AIFs which have issued a PRIIPs KID must review the KID regularly, when there is a significant change, and at least annually. However, there is no annual refresh deadline.
SFTR creates a framework under which counterparties of an SFT have to report details of the transaction to trade repositories. In cases where a UCITS/AIF is a counterparty to an SFT, its manager is responsible for reporting that transaction to a trade repository on behalf of both parties.
Delegated Regulation 2019/356 supplementing the SFTR with regard to RTS specifying the details of SFTs to be reported to trade repositories entered into force on 11 April 2019 and triggered the start of the reporting obligation timetable. UCITS and AIFs will be subject to the reporting requirement from 12 October 2020 in respect of SFTs concluded on or after 11 October 2020.
SFTs entered into before 11 October 2020 must be reported by 18 April 2021, if those SFTs were outstanding on 11 October 2020; and
Investment funds must comply with a number of tax reporting requirements under the Return of Values (Investment Undertakings) Regulations 2013 and should contact their administrators to ensure that their funds are fully compliant with these Regulations for the year ending 31 December 2019.
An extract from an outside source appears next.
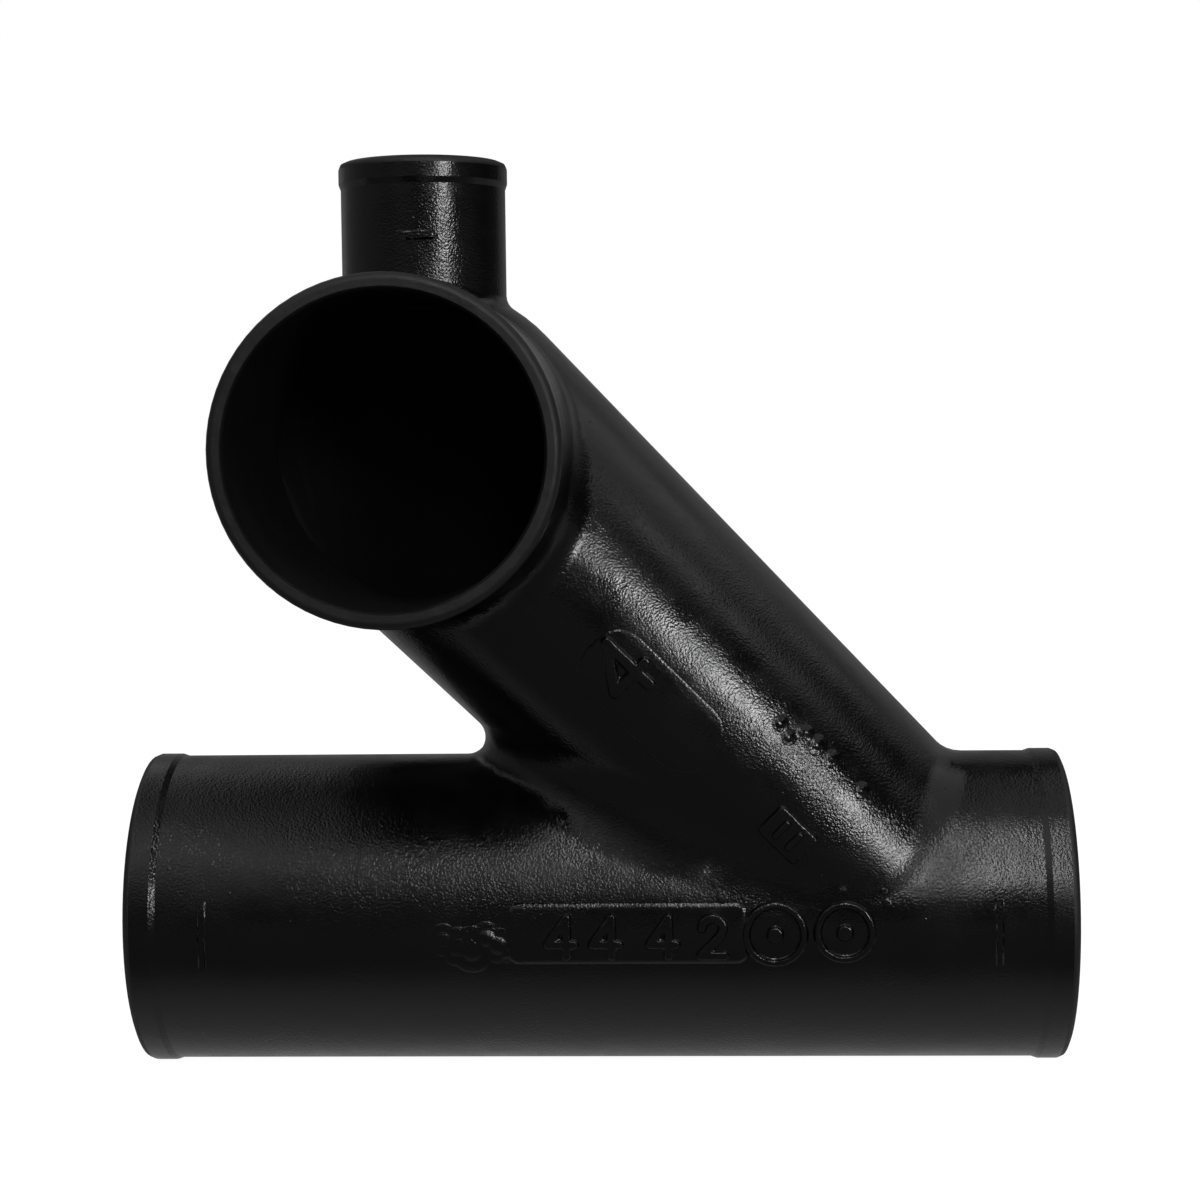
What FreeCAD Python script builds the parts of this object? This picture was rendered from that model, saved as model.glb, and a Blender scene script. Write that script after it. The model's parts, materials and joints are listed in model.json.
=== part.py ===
import FreeCAD, Part
import math
import os
from FreeCAD import Vector

# A double fixture fitting for drain pipe, one iron casting with plain ends.
# Millimetres, +Z up along the vent. The run lies along X and its outlet looks to +X. Waste enters by
# the two inlets along Y, which face each other across the chamber, and falls down the branch to the run.
# It is drawn about the point where the run's and the branch's axes cross, and moved at the end.

# The run and the places of the other ends, measured from the crossing of the axes
RUN_UPSTREAM = 272.0       # crossing to the upstream face
RUN_DOWNSTREAM = 61.5      # crossing to the outlet's face
CHAMBER_OFFSET = 168.0     # crossing to the chamber's centre, both sideways and up
INLET_REACH = 127.0        # chamber's centre to each inlet's face
VENT_REACH = 104.0         # chamber's centre to the vent's face

# The 4 inch ends
BARREL_R = 55.63
PIPE_WALL = 4.83
BEAD_LENGTH = 9.5

# The 2 inch vent
VENT_BARREL_R = 29.85
VENT_WALL = 4.45
VENT_BEAD_LENGTH = 7.7

# Both kinds of end
BEAD_HEIGHT = 0.76         # how far a bead stands out of its barrel
BEAD_RAMP = 2.2            # length of the slope from barrel to bead
RIM_ROUND = 2.6            # outer corner of each rim, dressed in two bevels
RIM_KNUCKLE = 0.3          # where the two bevels meet, as a share of the corner
MOUTH_BREAK = 1.0          # inner corner of each rim
LUG_SETBACK = 28.2         # face to the middle of the raised bar that a coupling stops at
LUG_WIDTH = 3.4
LUG_HEIGHT = 1.3
LUG_ARC = 23.0             # length round the barrel
VENT_LUG_ARC = 13.0

# The branch is a slow cone that ends in a round chamber
BRANCH_WAIST = 2.03        # how much slimmer than the run it is at the crossing
CHAMBER_SWELL = 4.77       # how much stouter than the run it is at the chamber's centre
BRANCH_WALL = 4.9

# Blends outside
HEEL_BLEND = 12.0          # run and branch, on the side of the outlet
CROTCH_BLEND = 7.0         # run and branch, on the upstream side
CHEEK_BLEND = 55.0         # run and branch, on the front and back, where they lie almost in one surface
NECK_BLEND = 14.0          # inlets and chamber
VENT_BLEND = 6.0           # vent and chamber

# The web that parts the two inlets
WEB_THICKNESS = 6.5
WEB_DROP = 75.0            # chamber's centre to the web's nose, down the branch
WEB_COVER = 1.2            # how far the web's top edge stands over the inlets' bores, under the vent

# Where the part's own origin is: on the run's axis, this far inside the outlet's face
OUTLET_DATUM = 5.0

BORE_R = BARREL_R - PIPE_WALL
BEAD_R = BARREL_R + BEAD_HEIGHT
VENT_BORE_R = VENT_BARREL_R - VENT_WALL
VENT_BEAD_R = VENT_BARREL_R + BEAD_HEIGHT
BRANCH_FOOT_R = BARREL_R - BRANCH_WAIST
BRANCH_TOP_R = BARREL_R + CHAMBER_SWELL

X, Y, Z = Vector(1, 0, 0), Vector(0, 1, 0), Vector(0, 0, 1)
CROSSING = Vector(0, 0, 0)
CHAMBER = Vector(-CHAMBER_OFFSET, 0, CHAMBER_OFFSET)
UP_BRANCH = Vector(CHAMBER).normalize()
BRANCH_LENGTH = CHAMBER.Length
FAR = 4 * (RUN_UPSTREAM + RUN_DOWNSTREAM)
PAST_FACE = 5.0            # how far a hollow is drawn past the face that it opens


def turned(points, base, axis, sideways):
    """A solid of revolution. Each point is (along the axis, away from it); two in a tuple make an arc."""
    place = lambda p: base + axis * p[0] + sideways * p[1]
    edges, here = [], place(points[0])
    for step in points[1:]:
        if isinstance(step[0], tuple):
            edges.append(Part.Arc(here, place(step[0]), place(step[1])).toShape())
            here = place(step[1])
        else:
            edges.append(Part.makeLine(here, place(step)))
            here = place(step)
    edges.append(Part.makeLine(here, place(points[0])))
    return Part.Face(Part.Wire(edges)).revolve(base, axis, 360)


def pipe_end(base, axis, sideways, reach, barrel_r, bead_r, bead_length):
    """A round bar from the base to the face of an end, with the bead that stops a coupling's sleeve."""
    start = reach - bead_length
    return turned([(0, 0), (0, barrel_r), (start - BEAD_RAMP, barrel_r), (start, bead_r),
                   (reach - RIM_ROUND, bead_r), (reach - RIM_ROUND * RIM_KNUCKLE, bead_r - RIM_ROUND * RIM_KNUCKLE),
                   (reach, bead_r - RIM_ROUND), (reach, 0)],
                  base, axis, sideways)


def bore_end(base, axis, sideways, reach, bore_r):
    """The hollow of an end, from the base to past its face, with the mouth's broken corner."""
    return turned([(0, 0), (0, bore_r), (reach - MOUTH_BREAK, bore_r), (reach, bore_r + MOUTH_BREAK),
                   (reach + PAST_FACE, bore_r + MOUTH_BREAK), (reach + PAST_FACE, 0)],
                  base, axis, sideways)


def chamber_cone(foot_r, top_r):
    """The branch from the crossing up, closed by a dome that its cone meets without an edge."""
    slope = math.atan2(top_r - foot_r, BRANCH_LENGTH)
    dome_r = top_r * math.cos(slope)
    meet = BRANCH_LENGTH - dome_r * math.sin(slope)
    top = BRANCH_LENGTH + dome_r
    bend = dome_r * math.sqrt(0.5)
    return turned([(0, 0), (0, foot_r), (meet, dome_r * math.cos(slope)),
                   ((BRANCH_LENGTH + bend, bend), (top, 0))],
                  CROSSING, UP_BRANCH, Y * -1)


def on_surface(point, shape):
    """Whether a point lies on the skin of a shape."""
    return Part.Vertex(point).distToShape(Part.makeCompound(shape.Faces))[0] < 0.01


def meeting_edges(shape, bar, bar_test, other):
    """The edges of a joined shape that lie on a round bar and on what the bar was joined to."""
    found = []
    for edge in shape.Edges:
        if edge.Degenerated:
            continue
        first, last = edge.ParameterRange
        points = [edge.valueAt(first + (last - first) * i / 8) for i in range(9)]
        if all(abs(bar_test(p) - bar) < 0.01 for p in points) and all(on_surface(p, other) for p in points):
            found.append(edge)
    return found


def viewer_half(shape):
    """The part of a shape on the viewer's side of the plane that the casting is symmetric about."""
    return shape.common(Part.makeBox(2 * FAR, FAR, 2 * FAR, Vector(-FAR, -FAR, -FAR)))


def saddle_blend(point):
    """The blend's radius at an end of a saddle edge: in the crotch, at the heel or on the cheek between them."""
    if abs(point.y) > BARREL_R / 2:
        return CHEEK_BLEND
    return HEEL_BLEND if point.x > CROSSING.x else CROTCH_BLEND


def blend_saddle(half, branch):
    """The blend where the branch leaves the run. The branch's seam parts its edge on the cheek, and each part's
    radius runs from one end to the other."""
    saddle = meeting_edges(half, BARREL_R, lambda p: math.hypot(p.y, p.z), branch)
    blends = []
    for number, edge in enumerate(half.Edges, 1):
        if any(edge.isSame(part) for part in saddle):
            first, last = edge.ParameterRange
            blends.append((number, saddle_blend(edge.valueAt(first)), saddle_blend(edge.valueAt(last))))
    sheet = FreeCAD.newDocument("saddle")
    plain = sheet.addObject("Part::Feature", "plain_half")
    plain.Shape = half
    blended = sheet.addObject("Part::Fillet", "blended_half")
    blended.Base = plain
    blended.Edges = blends
    sheet.recompute()
    shape = blended.Shape.copy()
    FreeCAD.closeDocument(sheet.Name)
    return shape


def both_halves(half):
    """A half and its mirror image in one solid."""
    return half.fuse(half.mirror(CROSSING, Y)).removeSplitter()


def lug(face, axis, outward, barrel_r, arc):
    """A short raised bar round a barrel, with sloped sides."""
    middle = face - axis * LUG_SETBACK
    sink, top = barrel_r - 1.0, barrel_r + LUG_HEIGHT
    corners = [(-LUG_WIDTH / 2, sink), (-LUG_WIDTH / 2, barrel_r), (-LUG_WIDTH / 4, top),
               (LUG_WIDTH / 4, top), (LUG_WIDTH / 2, barrel_r), (LUG_WIDTH / 2, sink)]
    points = [middle + axis * a + outward * r for a, r in corners]
    section = Part.Face(Part.makePolygon(points + points[:1]))
    sweep = math.degrees(arc / barrel_r)
    bar = section.revolve(middle, axis, sweep)
    bar.rotate(middle, axis, -sweep / 2)
    return bar


def outside():
    """The casting's outer form, solid."""
    run = pipe_end(CROSSING, X, Z, RUN_DOWNSTREAM, BARREL_R, BEAD_R, BEAD_LENGTH)
    run = run.fuse(pipe_end(CROSSING, X * -1, Z, RUN_UPSTREAM, BARREL_R, BEAD_R, BEAD_LENGTH)).removeSplitter()
    branch = chamber_cone(BRANCH_FOOT_R, BRANCH_TOP_R)
    inlet = pipe_end(CHAMBER, Y * -1, Z, INLET_REACH, BARREL_R, BEAD_R, BEAD_LENGTH)
    vent = pipe_end(CHAMBER, Z, X, VENT_REACH, VENT_BARREL_R, VENT_BEAD_R, VENT_BEAD_LENGTH)
    half = viewer_half(run.fuse([branch, inlet]).removeSplitter())
    neck = meeting_edges(half, BARREL_R, lambda p: math.hypot(p.x - CHAMBER.x, p.z - CHAMBER.z), branch)
    half = blend_saddle(half.makeFillet(NECK_BLEND, neck), branch)
    body = both_halves(half)
    joined = body.fuse(vent).removeSplitter()
    foot = meeting_edges(joined, VENT_BARREL_R, lambda p: math.hypot(p.x - CHAMBER.x, p.y), body)
    return joined.makeFillet(VENT_BLEND, foot)


def lugs():
    """The raised bars, front and back on the run and the vent."""
    bars = []
    for side in (Y, Y * -1):
        bars.append(lug(X * RUN_DOWNSTREAM, X, side, BARREL_R, LUG_ARC))
        bars.append(lug(X * -RUN_UPSTREAM, X * -1, side, BARREL_R, LUG_ARC))
        bars.append(lug(CHAMBER + Z * VENT_REACH, Z, side, VENT_BARREL_R, VENT_LUG_ARC))
    return bars


def inside():
    """The hollow of the casting, before the web is left standing in it."""
    run = bore_end(CROSSING, X, Z, RUN_DOWNSTREAM, BORE_R)
    run = run.fuse(bore_end(CROSSING, X * -1, Z, RUN_UPSTREAM, BORE_R)).removeSplitter()
    branch = chamber_cone(BRANCH_FOOT_R - BRANCH_WALL, BRANCH_TOP_R - BRANCH_WALL)
    inlet = bore_end(CHAMBER, Y * -1, Z, INLET_REACH, BORE_R)
    vent = bore_end(CHAMBER, Z, X, VENT_REACH, VENT_BORE_R)
    return run.fuse([branch, inlet, inlet.mirror(CROSSING, Y), vent]).removeSplitter()


def web():
    """The wall on the casting's middle plane, with a round nose down the branch and a round top edge."""
    across = UP_BRANCH.cross(Y) * -1
    wide = BRANCH_TOP_R
    nose = CHAMBER - UP_BRANCH * WEB_DROP
    half_thick = WEB_THICKNESS / 2
    corner_at = nose - across * wide - Y * half_thick
    slab_points = [corner_at, corner_at + Y * WEB_THICKNESS, corner_at + Y * WEB_THICKNESS + across * 2 * wide,
                   corner_at + across * 2 * wide]
    slab = Part.Face(Part.makePolygon(slab_points + slab_points[:1])).extrude(UP_BRANCH * (WEB_DROP + wide))
    slab = slab.fuse(Part.makeCylinder(half_thick, 2 * wide, nose - across * wide, across)).removeSplitter()
    edge_z = CHAMBER.z + BORE_R + WEB_COVER - half_thick
    below = Part.makeBox(2 * FAR, WEB_THICKNESS, FAR, Vector(-FAR, -half_thick, edge_z - FAR))
    crest = Part.makeCylinder(half_thick, 2 * FAR, Vector(-FAR, 0, edge_z), X)
    return slab.common(below.fuse(crest).removeSplitter())


def fitting_body():
    """The whole casting, moved so that its origin is on the axis at the outlet."""
    body = outside().fuse(lugs()).removeSplitter()
    body = body.cut(inside().cut(web()))
    solid = body.Solids[0] if len(body.Solids) == 1 else body
    solid = solid.copy()
    solid.translate(X * (OUTLET_DATUM - RUN_DOWNSTREAM))
    return solid


if __name__ == "__main__":
    body = fitting_body()
    os.makedirs("parts", exist_ok=True)
    body.exportStep("parts/fitting_body.step")
    box = body.BoundBox
    print("solids", len(body.Solids), "valid", body.isValid(), "litres", round(body.Volume / 1e6, 4))
    print("x", round(box.XMin, 2), round(box.XMax, 2), "y", round(box.YMin, 2), round(box.YMax, 2),
          "z", round(box.ZMin, 2), round(box.ZMax, 2))
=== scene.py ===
"""A double fixture fitting in black coated cast iron, dressed and lit for its picture.

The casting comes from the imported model. This script gives it a smooth cast skin and its black coat, adds the
raised marks and small casting faults, and sets up the floor, the lamps and the camera.
"""

import json
import logging
import math
from collections.abc import Callable
from dataclasses import dataclass
from enum import Enum

import bpy
import numpy as np
from mathutils import Matrix, Quaternion, Vector

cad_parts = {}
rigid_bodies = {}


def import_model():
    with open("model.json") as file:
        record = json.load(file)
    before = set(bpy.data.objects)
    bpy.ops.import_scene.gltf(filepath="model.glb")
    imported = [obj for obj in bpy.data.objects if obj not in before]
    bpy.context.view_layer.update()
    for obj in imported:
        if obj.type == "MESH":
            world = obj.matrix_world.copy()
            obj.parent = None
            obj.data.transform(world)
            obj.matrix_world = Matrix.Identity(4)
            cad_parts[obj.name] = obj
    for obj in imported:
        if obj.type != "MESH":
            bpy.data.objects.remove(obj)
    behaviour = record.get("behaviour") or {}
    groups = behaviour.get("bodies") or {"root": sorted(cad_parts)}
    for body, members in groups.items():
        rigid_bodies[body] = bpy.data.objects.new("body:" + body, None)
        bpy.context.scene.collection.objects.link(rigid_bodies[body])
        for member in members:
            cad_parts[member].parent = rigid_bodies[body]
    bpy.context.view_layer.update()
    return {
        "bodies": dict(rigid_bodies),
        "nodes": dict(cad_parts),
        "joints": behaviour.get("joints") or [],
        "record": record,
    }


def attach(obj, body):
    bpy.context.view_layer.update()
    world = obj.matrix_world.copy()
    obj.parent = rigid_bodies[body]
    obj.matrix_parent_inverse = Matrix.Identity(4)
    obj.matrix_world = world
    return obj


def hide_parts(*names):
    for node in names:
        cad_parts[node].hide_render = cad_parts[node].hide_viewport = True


LOG = logging.getLogger("double_fixture_fitting")
MM = 0.001
BODY = "root"
Piece = bpy.types.Object
Socket = bpy.types.NodeSocket


class Seat(Enum):
    """The two forms of the casting that marks stand on."""

    RUN = "run"
    BRANCH = "branch"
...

A UCITS ManCo must submit its annual audited accounts to theCentral Bank within four months of the relevant report period end as well as its Minimum Capital Requirement Report. It must also submit half yearly accounts. Like AIFMs, UCITS ManCos must ensure that they request and receive annual confirmations relevant for compliance with their business plans.
UCITS ManCos must file the Annual Ownership confirmation by 31 January 2020. This return applies to all UCITS ManCos and requires the upload of the firm’s ownership details.